Secondo il dossier Gender Equality fra politica imprese e lavoro di Openpolis la questione di genere rimane un dibattito apertissimo. E non solo in Europa. La notizia è rimbalzata anche dopo i sermoni da parte di donne di potere come Christine Lagarde, Hilary Clinton e Patricia Arquette. E’ dunque una questione risolvibile con le quote rosa?
Prendiamo il caso Italia. È il 13esimo paese per presenza di donne in Parlamento ed il quinto per percentuale di donne ministro.Sui 93mila incarichi politici in Italia poco più del 21 per cento è ricoperto da donne. E ad eccezione della Presidenza della Camera dei Deputati si evidenzia come raramente una donna guidi un’amministrazione o sia a capo di un organo monocratico di una Regione (10 per cento), di una Provincia (10 per cento) o di un Comune (13 per cento).
Ma i numeri da soli non dicono nulla se non li si calano dentro una cornice e un contesto. Quelle percentuali di donne al potere ( grandi o piccoli che siano) cosa hanno qualitativamente apportato di diverso rispetto alla politica dei maschi? In cosa si sono differenziate, dov’è il loro valore aggiunto dato alla gestione del potere?

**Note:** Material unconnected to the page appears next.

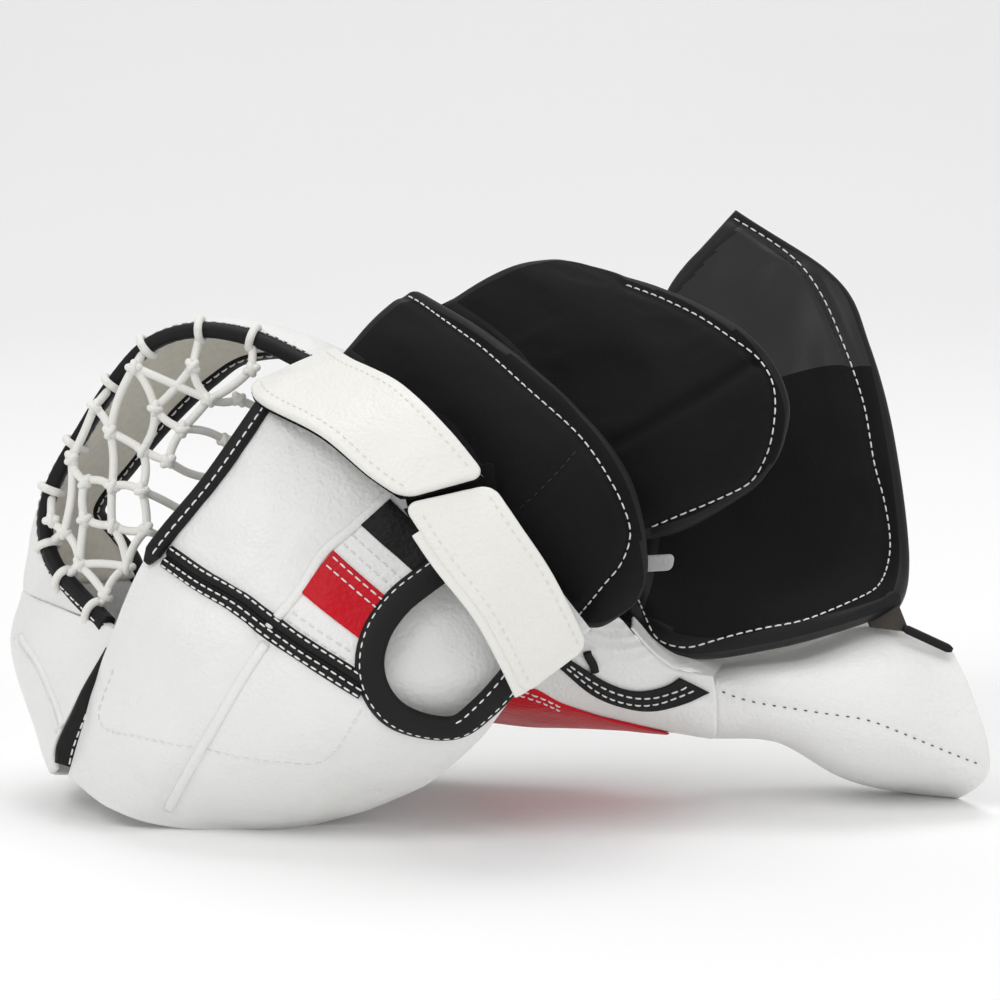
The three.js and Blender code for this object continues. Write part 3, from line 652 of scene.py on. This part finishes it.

Prendiamo il caso delle due cariche istituzionali secondo solo al presidente della Repubblica. Vedi caso un uomo ( Grasso) ed una donna( Boldrini) Cariche queste che per statuto e per Costituzione dovrebbero essere super partes, imparziali rispetto al potere costituito ( per quanto l’oggettività possa essere un dato umano) Qualcuno può, in tutta serenità ed onestà politica ed intellettuale, dire in cosa si sono differenziati? Qual’è stato il valore aggiunto che la donna ha dato rispetto al maschio? Anzi non vi è stata più uniformità e comunione d’intenti nel soffocare il dibattito e la discussione e lo svolgimento del ruolo del Parlamento, anche a costo di utilizzare strumenti e mezzi al limite e in alcuni casi fuori dalla legalità e dalla legittimità normativa e costituzionale. Entrambe le figure e i ruoli appiattite anzi sdraiate di fronte al potere esecutivo.
E prendiamo le donne nel governo, alla guida di ministeri che per tradizioni e per ruoli sono stati da sempre appannaggio dei maschi.. Ad esempio il ministero della guerra. Una donna avrebbe dovuto portare quello che l’iconografia mediatica identifica col ruolo ( maschilista, dico io) della donna. La gentilezza, la sorellanza, la pacificazione, la riconciliazione, la mediazione. Si può dire che la Pinotti sia stata la prima fra i ministri della guerra europei a dichiararsi pronta ad inviare 5.000 militari( smentita da Renzi perché si era sbilanciata troppo. Aveva preso troppo sul serio il suo ruolo guerrafondaia) ed siamo il primo paese ad aver già inviato uomini e navi a combattere la guerra contro i nemici dell’ISIS. In questo in cosa si differenzia rispetto ai suoi precedessori maschi italiani e non?
Ma prendiamo anche un altro ruolo anch’esso ricoperto da una donna. La segretaria del maggior sindacato italiano, con una storia ed una tradizione a favore della difesa e delle lotte a difesa dei lavoratori. La Camusso e la CGIL. Anche qua si può trovare uno che sia anche una inezia di differenziazione non dico dal sindacalismo ormai giallo della UIL.CISL e non parliamo della UGL ( a proposito anche questi( alcuni) guidati da donne o guidate nel passato da donne) , ma dalla politica in generale fatta dagli uomini, negli ultimi lustri? Dov’è il valore aggiunto, quel quid, quella differenziazione per cui dovremmo dire meglio donne che maschi?
E allora non è che l’iconografia dell femminismo al potere si riduce alla fine alla sola differenziazione biologica e somatica? Come a dire che meglio bruni che biondi meglio alti che bassi, meglio gay che eterosessuali, meglio giovani che anziani, meglio belli che brutti? Perché si può essere reazionari e illiberali, antidemocratici o fascisti indipendentemente dal colore della pelle o dagli organi sessuali e che si raggiunge il potere solo se si è vicini nei fatti parole ed opere, ideologicamente con il potere.
E le quote rosa valgono solo all’interno di questa cornice!